SITUBONDO – Dua belas tahun lalu, HRM Khalilur R. Abdullah Sahlawiy, yang akrab disapa Ji Lilur, pertama kali menjejakkan kaki di Vietnam. Saat itu, negeri penghasil beras utama di Asia Tenggara itu masih sebatas tempat kunjungan biasa. Namun dalam dekade berikutnya, Vietnam berubah menjadi ladang inspirasi dan jaringan usaha strategis bagi putra Situbondo yang juga dikenal sebagai tokoh agraria nasional ini.
Tahun 2015, ketika banyak rekannya mulai menekuni perdagangan beras dari Vietnam, Ji Lilur justru menolak dengan canda khasnya. “Saya ini orang dusun, rumah saya dikelilingi sawah dari semua arah, hampir semuanya milik Eyang saya. Sudah bosan dengan yang namanya usaha sawah,” kenangnya dengan senyum.

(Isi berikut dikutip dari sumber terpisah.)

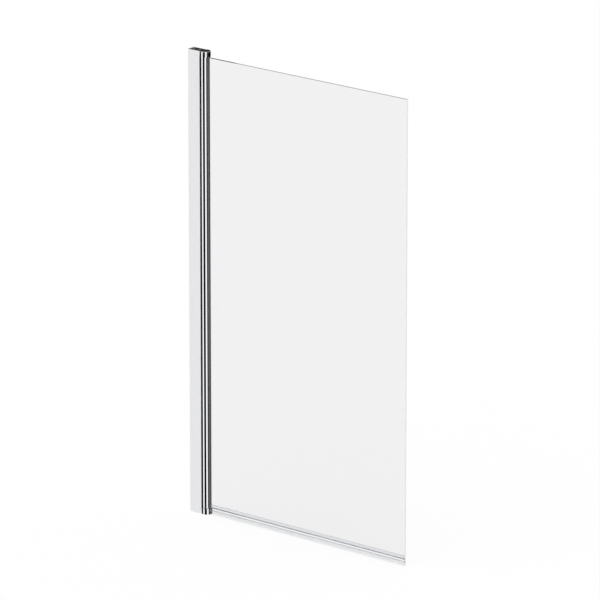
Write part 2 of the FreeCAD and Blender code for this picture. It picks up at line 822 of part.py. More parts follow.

Namun kini, dalam perjalanan bisnisnya yang kesekian ke Vietnam di tahun 2025, tawaran bisnis serupa kembali datang. Bedanya, kali ini datang dari mitra-mitra kelas kakap: para pengusaha besar Vietnam yang juga bermain di sektor batubara dan perikanan budidaya, terutama benih bening lobster (BBL).
“Ajakan berbisnis datang dari lingkungan usaha yang tak bisa saya tolak,” ungkapnya. Tiga sektor yang menjadi simpul dagang utama Indonesia-Vietnam (pertanian, pertambangan, dan perikanan) kini menjadi panggung nyata tempat Ji Lilur bergerak.
Dalam pemaparannya, Ji Lilur menjelaskan bahwa perdagangan beras di Indonesia secara umum terbagi dua: Beras CBP (Cadangan Beras Pemerintah) yang dikelola Bulog, dan Beras Khusus yang memiliki kualitas premium dengan harga tinggi. Dan sikapnya terhadap dua jenis beras ini sangat tegas.
“Saya anti impor beras CBP. Impor jenis itu hanya menghancurkan harga gabah petani. Saya petani, anak petani, cucu petani. Saya marah kalau saat panen harga gabah anjlok,” tegasnya.
Namun berbeda dengan beras khusus. Ji Lilur menilai impor beras khusus tidak membahayakan petani lokal, sebab jenis ini tak ditanam secara masif di Indonesia. Bahkan harganya pun berkisar antara 25 ribu hingga 65 ribu per kilogram.
Menurut data yang ia kutip, kuota impor beras khusus yang ditetapkan Pemerintah RI tahun 2025 mencapai sekitar 420.000 ton. “Saya akan berdagang beras jenis ini. Perdagangan yang tidak menghancurkan petani Indonesia,” imbuhnya.
Perjalanan survei kali ini membawa Ji Lilur ke tiga provinsi lumbung padi utama di Vietnam bagian selatan: Dong Thap, An Giang, dan Can Tho. Di sana, ia menyaksikan ribuan pabrik padi berdiri massif dan modern.
“Saya jadi berhasrat membangun pabrik-pabrik padi di berbagai kabupaten di Indonesia. Seperti yang dilakukan konglomerat Indonesia di Papua: membuka jutaan hektare sawah baru,” ujarnya penuh semangat.
Sebenarnya, niat menjadi petani besar sudah ia tanam sejak tujuh tahun lalu. Namun fokus usaha sempat bergeser ke sektor tambang dan perikanan budidaya. Kini, semangat itu bangkit kembali, ditopang pengalaman dan jaringan selama lebih dari satu dekade terakhir.
Sebagai bagian dari langkah strategis itu, Ji Lilur pun memperkenalkan BAPANTARA Grup (Bandar Pangan Nusantara Grup) sebagai induk dari 18 anak perusahaan yang siap berkiprah dalam dunia pangan nasional.
“BAPANTARA adalah wujud komitmen saya untuk memperjuangkan kedaulatan pangan. Di negara agraris seperti Indonesia, tak boleh ada rakyat yang kelaparan karena tak mampu membeli beras,” tandasnya.
Melalui BAPANTARA Grup, Ji Lilur berharap bisa menghadirkan keadilan sosial dalam bentuk paling nyata: terpenuhinya kebutuhan pangan rakyat dengan harga yang terjangkau, tanpa mengorbankan petani lokal.
“Bismillah,” tutup Ji Lilur. “Salam Keadilan Sosial Bagi Seluruh Rakyat Indonesia”.